In January 2009, when ex-state Senator Don Perata launched the cancer-research campaign that would eventually become Proposition 29, it was clear that Big Tobacco would do whatever it could to defeat a new tax on cigarettes. And sure enough, a powerful coalition led by Philip Morris USA and R.J. Reynolds Tobacco Company pumped nearly $41 million into the No on 29 campaign. The resulting advertising barrage changed the outcome of the race. Just a month before the June 5 election, Prop 29 enjoyed an overwhelming lead, but on Election Day the measure lost by a narrow margin. Late last week, the heavily outgunned tobacco-tax supporters finally conceded defeat.
Although disturbing, Big Tobacco’s big spending spree was not surprising. Veteran campaign-watchers predicted it would happen, and noted that the Prop 29 campaign would need to use its limited funds wisely. “Every dollar will be precious in this campaign,” Doug Heller, executive director of Consumer Watchdog, told the Express two years ago.
According to campaign statements filed with the California Secretary of State’s Office, Perata’s Hope 2012 committee spent $1,111,296.52 after he established it in January 2009, but only $488,500 — in the form of loans — went directly to the official Yes on Prop 29 campaign. Perata spent most of the rest of the money on campaign consultants, with the lion’s share of expenditures coming in 2010, nearly two years before Big Tobacco launched its media blitz.

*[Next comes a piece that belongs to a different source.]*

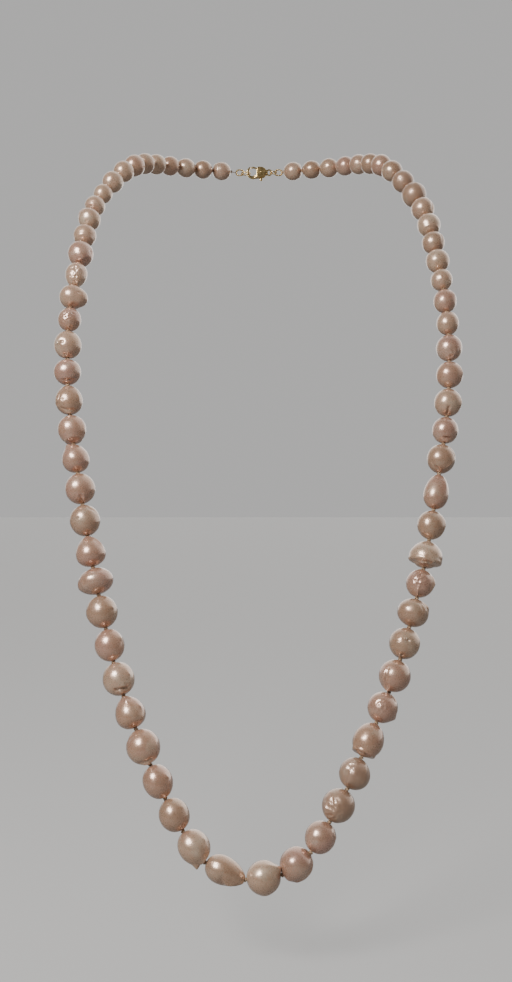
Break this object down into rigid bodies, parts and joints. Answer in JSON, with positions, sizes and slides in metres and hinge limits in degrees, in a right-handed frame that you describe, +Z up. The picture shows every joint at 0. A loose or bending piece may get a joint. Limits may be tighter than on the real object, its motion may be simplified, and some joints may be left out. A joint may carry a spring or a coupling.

As the Express reported in 2010, Perata appeared at the time to be spending substantial sums from the cancer-campaign account to help his Oakland mayoral bid. Included in those expenditures was a glossy mailer that highlighted the tobacco-tax initiative but was only sent to Oakland voters. Perata also employed many of the same consultants on both his cancer-research and mayoral campaigns at a time when the tobacco-tax initiative did not appear to very active.
Records show that by the end of 2010, Perata had already spent $1,040,054.04 from the cancer-campaign account, leaving him with limited funds for the actual fight against Big Tobacco in 2012 — a fight in which every dollar would count.
Perata also used his cancer-research account to pay for expensive meals and stays at posh hotels, and to give away money. In 2010, he donated $95,000 from the account to two nonprofits — Avalon Village in Alameda and the Oakland Parents Literacy Project — that were run at the time by his longtime close confidant and former campaign treasurer Jill Cabeceiras. He also paid his close friend, Oakland City Councilman Ignacio De La Fuente, $37,500 for consulting work.
Although we’ll never know for sure whether Prop 29 lost because of Perata’s decision to plow through his cancer-campaign funds well before the actual battle with Big Tobacco had begun, there is no doubt that the official Yes on 29 effort could have used some of the ex-senator’s money this year. Records show that the Yes on 29 campaign was outspent by a margin of more than 5-1 — $41 million to $8 million.
Moreover, Big Tobacco’s expensive TV and radio blitz worked. In early May, Prop 29 had the support of 67 percent of state voters, according to the Public Policy Institute of California, but by June 5, only 49.7 percent of the electorate voted for it.
Perata knew the onslaught of ads was coming — everyone did. And yet he chose not to save his campaign money to combat it. As such, his use of the cancer-campaign account raises questions as to whether he was ever serious about getting Prop 29 passed. Or did he set up the account to assist his run for mayor, give money to his longtime close friends, and help finance his lifestyle?